Extract the complete listing and repeat it word for word.

[Records from a collection]
-------------------------

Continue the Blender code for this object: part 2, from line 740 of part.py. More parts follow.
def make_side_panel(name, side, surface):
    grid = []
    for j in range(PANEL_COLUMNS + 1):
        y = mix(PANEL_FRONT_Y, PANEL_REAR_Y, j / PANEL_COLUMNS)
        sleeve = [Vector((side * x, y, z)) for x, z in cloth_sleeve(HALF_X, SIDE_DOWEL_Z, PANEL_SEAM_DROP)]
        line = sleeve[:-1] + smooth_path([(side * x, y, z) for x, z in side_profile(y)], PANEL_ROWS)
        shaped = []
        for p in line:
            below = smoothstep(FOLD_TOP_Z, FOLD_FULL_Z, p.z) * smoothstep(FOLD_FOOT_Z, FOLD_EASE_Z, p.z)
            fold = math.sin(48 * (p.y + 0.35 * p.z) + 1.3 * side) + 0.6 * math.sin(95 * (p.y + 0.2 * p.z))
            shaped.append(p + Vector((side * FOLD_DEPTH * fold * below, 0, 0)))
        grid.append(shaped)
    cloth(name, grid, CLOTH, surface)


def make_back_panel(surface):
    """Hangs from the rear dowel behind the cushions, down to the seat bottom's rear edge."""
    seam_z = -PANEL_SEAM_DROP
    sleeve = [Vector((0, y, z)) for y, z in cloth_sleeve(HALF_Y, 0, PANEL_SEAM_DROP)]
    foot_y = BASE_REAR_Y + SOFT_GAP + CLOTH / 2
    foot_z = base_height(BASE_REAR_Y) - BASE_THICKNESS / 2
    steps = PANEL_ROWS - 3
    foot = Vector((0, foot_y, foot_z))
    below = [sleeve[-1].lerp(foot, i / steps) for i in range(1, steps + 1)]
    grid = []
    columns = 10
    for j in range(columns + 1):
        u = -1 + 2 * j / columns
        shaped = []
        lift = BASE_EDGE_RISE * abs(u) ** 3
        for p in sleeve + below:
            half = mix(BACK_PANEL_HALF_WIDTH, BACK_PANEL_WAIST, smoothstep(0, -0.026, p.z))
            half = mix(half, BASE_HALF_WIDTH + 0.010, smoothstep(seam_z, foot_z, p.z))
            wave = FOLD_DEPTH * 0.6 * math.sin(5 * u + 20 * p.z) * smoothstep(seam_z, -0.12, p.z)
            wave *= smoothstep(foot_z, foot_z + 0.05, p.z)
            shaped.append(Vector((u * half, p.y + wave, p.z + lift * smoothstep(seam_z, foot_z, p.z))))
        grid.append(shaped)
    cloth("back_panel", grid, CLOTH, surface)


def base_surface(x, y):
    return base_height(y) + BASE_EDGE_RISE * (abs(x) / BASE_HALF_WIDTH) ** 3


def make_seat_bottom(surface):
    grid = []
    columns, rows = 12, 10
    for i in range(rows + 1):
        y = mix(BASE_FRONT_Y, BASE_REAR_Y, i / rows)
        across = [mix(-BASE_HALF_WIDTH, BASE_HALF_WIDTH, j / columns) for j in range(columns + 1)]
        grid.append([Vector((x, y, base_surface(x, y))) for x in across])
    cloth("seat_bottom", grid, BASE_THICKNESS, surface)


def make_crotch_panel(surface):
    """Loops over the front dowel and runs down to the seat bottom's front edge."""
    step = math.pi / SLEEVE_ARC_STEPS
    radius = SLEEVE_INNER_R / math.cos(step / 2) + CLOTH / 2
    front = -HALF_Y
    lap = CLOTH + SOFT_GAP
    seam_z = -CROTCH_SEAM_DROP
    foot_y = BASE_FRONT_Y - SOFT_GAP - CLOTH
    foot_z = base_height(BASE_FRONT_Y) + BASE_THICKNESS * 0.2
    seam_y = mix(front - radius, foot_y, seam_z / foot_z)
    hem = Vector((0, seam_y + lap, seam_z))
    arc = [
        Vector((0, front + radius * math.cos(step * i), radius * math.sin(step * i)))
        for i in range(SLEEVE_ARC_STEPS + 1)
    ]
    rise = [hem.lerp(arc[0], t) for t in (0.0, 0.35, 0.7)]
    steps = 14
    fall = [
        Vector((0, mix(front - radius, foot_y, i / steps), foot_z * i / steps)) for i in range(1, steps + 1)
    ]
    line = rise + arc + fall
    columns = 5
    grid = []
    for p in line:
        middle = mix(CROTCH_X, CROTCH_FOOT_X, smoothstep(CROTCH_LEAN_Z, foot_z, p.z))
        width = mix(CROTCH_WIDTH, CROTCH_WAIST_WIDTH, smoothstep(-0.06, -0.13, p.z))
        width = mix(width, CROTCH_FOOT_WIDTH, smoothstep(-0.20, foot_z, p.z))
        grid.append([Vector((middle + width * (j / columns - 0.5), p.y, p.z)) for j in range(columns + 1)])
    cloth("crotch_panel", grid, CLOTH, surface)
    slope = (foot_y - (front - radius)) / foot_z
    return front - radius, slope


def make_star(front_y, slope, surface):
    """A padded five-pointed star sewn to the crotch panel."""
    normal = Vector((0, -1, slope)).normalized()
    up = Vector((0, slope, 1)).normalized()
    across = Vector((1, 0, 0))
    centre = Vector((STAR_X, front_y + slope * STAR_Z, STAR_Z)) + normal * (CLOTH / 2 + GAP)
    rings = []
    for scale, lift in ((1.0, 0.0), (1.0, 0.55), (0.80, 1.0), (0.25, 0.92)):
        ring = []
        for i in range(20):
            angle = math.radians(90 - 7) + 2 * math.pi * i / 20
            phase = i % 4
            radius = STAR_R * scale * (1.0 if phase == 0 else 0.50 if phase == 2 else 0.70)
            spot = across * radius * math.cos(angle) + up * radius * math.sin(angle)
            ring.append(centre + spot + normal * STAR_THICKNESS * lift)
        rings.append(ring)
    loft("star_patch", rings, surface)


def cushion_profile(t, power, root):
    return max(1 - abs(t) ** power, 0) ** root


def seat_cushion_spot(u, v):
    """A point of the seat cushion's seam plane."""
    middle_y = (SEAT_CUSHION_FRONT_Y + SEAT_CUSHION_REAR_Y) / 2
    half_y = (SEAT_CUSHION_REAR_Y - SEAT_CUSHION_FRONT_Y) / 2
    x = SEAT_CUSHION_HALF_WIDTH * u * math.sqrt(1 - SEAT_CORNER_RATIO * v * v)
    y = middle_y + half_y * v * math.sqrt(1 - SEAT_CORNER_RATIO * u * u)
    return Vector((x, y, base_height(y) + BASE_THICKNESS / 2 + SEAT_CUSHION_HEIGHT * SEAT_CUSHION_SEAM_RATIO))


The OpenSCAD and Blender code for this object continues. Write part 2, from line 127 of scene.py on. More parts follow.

-------------------------

* _FULL SOLUTION_
Continue the Blender code for this object: part 2, from line 740 of part.py. More parts follow.
def make_side_panel(name, side, surface):
    grid = []
    for j in range(PANEL_COLUMNS + 1):
        y = mix(PANEL_FRONT_Y, PANEL_REAR_Y, j / PANEL_COLUMNS)
        sleeve = [Vector((side * x, y, z)) for x, z in cloth_sleeve(HALF_X, SIDE_DOWEL_Z, PANEL_SEAM_DROP)]
        line = sleeve[:-1] + smooth_path([(side * x, y, z) for x, z in side_profile(y)], PANEL_ROWS)
        shaped = []
        for p in line:
            below = smoothstep(FOLD_TOP_Z, FOLD_FULL_Z, p.z) * smoothstep(FOLD_FOOT_Z, FOLD_EASE_Z, p.z)
            fold = math.sin(48 * (p.y + 0.35 * p.z) + 1.3 * side) + 0.6 * math.sin(95 * (p.y + 0.2 * p.z))
            shaped.append(p + Vector((side * FOLD_DEPTH * fold * below, 0, 0)))
        grid.append(shaped)
    cloth(name, grid, CLOTH, surface)


def make_back_panel(surface):
    """Hangs from the rear dowel behind the cushions, down to the seat bottom's rear edge."""
    seam_z = -PANEL_SEAM_DROP
    sleeve = [Vector((0, y, z)) for y, z in cloth_sleeve(HALF_Y, 0, PANEL_SEAM_DROP)]
    foot_y = BASE_REAR_Y + SOFT_GAP + CLOTH / 2
    foot_z = base_height(BASE_REAR_Y) - BASE_THICKNESS / 2
    steps = PANEL_ROWS - 3
    foot = Vector((0, foot_y, foot_z))
    below = [sleeve[-1].lerp(foot, i / steps) for i in range(1, steps + 1)]
    grid = []
    columns = 10
    for j in range(columns + 1):
        u = -1 + 2 * j / columns
        shaped = []
        lift = BASE_EDGE_RISE * abs(u) ** 3
        for p in sleeve + below:
            half = mix(BACK_PANEL_HALF_WIDTH, BACK_PANEL_WAIST, smoothstep(0, -0.026, p.z))
            half = mix(half, BASE_HALF_WIDTH + 0.010, smoothstep(seam_z, foot_z, p.z))
            wave = FOLD_DEPTH * 0.6 * math.sin(5 * u + 20 * p.z) * smoothstep(seam_z, -0.12, p.z)
            wave *= smoothstep(foot_z, foot_z + 0.05, p.z)
            shaped.append(Vector((u * half, p.y + wave, p.z + lift * smoothstep(seam_z, foot_z, p.z))))
        grid.append(shaped)
    cloth("back_panel", grid, CLOTH, surface)


def base_surface(x, y):
    return base_height(y) + BASE_EDGE_RISE * (abs(x) / BASE_HALF_WIDTH) ** 3


def make_seat_bottom(surface):
    grid = []
    columns, rows = 12, 10
    for i in range(rows + 1):
        y = mix(BASE_FRONT_Y, BASE_REAR_Y, i / rows)
        across = [mix(-BASE_HALF_WIDTH, BASE_HALF_WIDTH, j / columns) for j in range(columns + 1)]
        grid.append([Vector((x, y, base_surface(x, y))) for x in across])
    cloth("seat_bottom", grid, BASE_THICKNESS, surface)


def make_crotch_panel(surface):
    """Loops over the front dowel and runs down to the seat bottom's front edge."""
    step = math.pi / SLEEVE_ARC_STEPS
    radius = SLEEVE_INNER_R / math.cos(step / 2) + CLOTH / 2
    front = -HALF_Y
    lap = CLOTH + SOFT_GAP
    seam_z = -CROTCH_SEAM_DROP
    foot_y = BASE_FRONT_Y - SOFT_GAP - CLOTH
    foot_z = base_height(BASE_FRONT_Y) + BASE_THICKNESS * 0.2
    seam_y = mix(front - radius, foot_y, seam_z / foot_z)
    hem = Vector((0, seam_y + lap, seam_z))
    arc = [
        Vector((0, front + radius * math.cos(step * i), radius * math.sin(step * i)))
        for i in range(SLEEVE_ARC_STEPS + 1)
    ]
    rise = [hem.lerp(arc[0], t) for t in (0.0, 0.35, 0.7)]
    steps = 14
    fall = [
        Vector((0, mix(front - radius, foot_y, i / steps), foot_z * i / steps)) for i in range(1, steps + 1)
    ]
    line = rise + arc + fall
    columns = 5
    grid = []
    for p in line:
        middle = mix(CROTCH_X, CROTCH_FOOT_X, smoothstep(CROTCH_LEAN_Z, foot_z, p.z))
        width = mix(CROTCH_WIDTH, CROTCH_WAIST_WIDTH, smoothstep(-0.06, -0.13, p.z))
        width = mix(width, CROTCH_FOOT_WIDTH, smoothstep(-0.20, foot_z, p.z))
        grid.append([Vector((middle + width * (j / columns - 0.5), p.y, p.z)) for j in range(columns + 1)])
    cloth("crotch_panel", grid, CLOTH, surface)
    slope = (foot_y - (front - radius)) / foot_z
    return front - radius, slope


def make_star(front_y, slope, surface):
    """A padded five-pointed star sewn to the crotch panel."""
    normal = Vector((0, -1, slope)).normalized()
    up = Vector((0, slope, 1)).normalized()
    across = Vector((1, 0, 0))
    centre = Vector((STAR_X, front_y + slope * STAR_Z, STAR_Z)) + normal * (CLOTH / 2 + GAP)
    rings = []
    for scale, lift in ((1.0, 0.0), (1.0, 0.55), (0.80, 1.0), (0.25, 0.92)):
        ring = []
        for i in range(20):
            angle = math.radians(90 - 7) + 2 * math.pi * i / 20
            phase = i % 4
            radius = STAR_R * scale * (1.0 if phase == 0 else 0.50 if phase == 2 else 0.70)
            spot = across * radius * math.cos(angle) + up * radius * math.sin(angle)
            ring.append(centre + spot + normal * STAR_THICKNESS * lift)
        rings.append(ring)
    loft("star_patch", rings, surface)


def cushion_profile(t, power, root):
    return max(1 - abs(t) ** power, 0) ** root


def seat_cushion_spot(u, v):
    """A point of the seat cushion's seam plane."""
    middle_y = (SEAT_CUSHION_FRONT_Y + SEAT_CUSHION_REAR_Y) / 2
    half_y = (SEAT_CUSHION_REAR_Y - SEAT_CUSHION_FRONT_Y) / 2
    x = SEAT_CUSHION_HALF_WIDTH * u * math.sqrt(1 - SEAT_CORNER_RATIO * v * v)
    y = middle_y + half_y * v * math.sqrt(1 - SEAT_CORNER_RATIO * u * u)
    return Vector((x, y, base_height(y) + BASE_THICKNESS / 2 + SEAT_CUSHION_HEIGHT * SEAT_CUSHION_SEAM_RATIO))


The OpenSCAD and Blender code for this object continues. Write part 2, from line 127 of scene.py on. More parts follow.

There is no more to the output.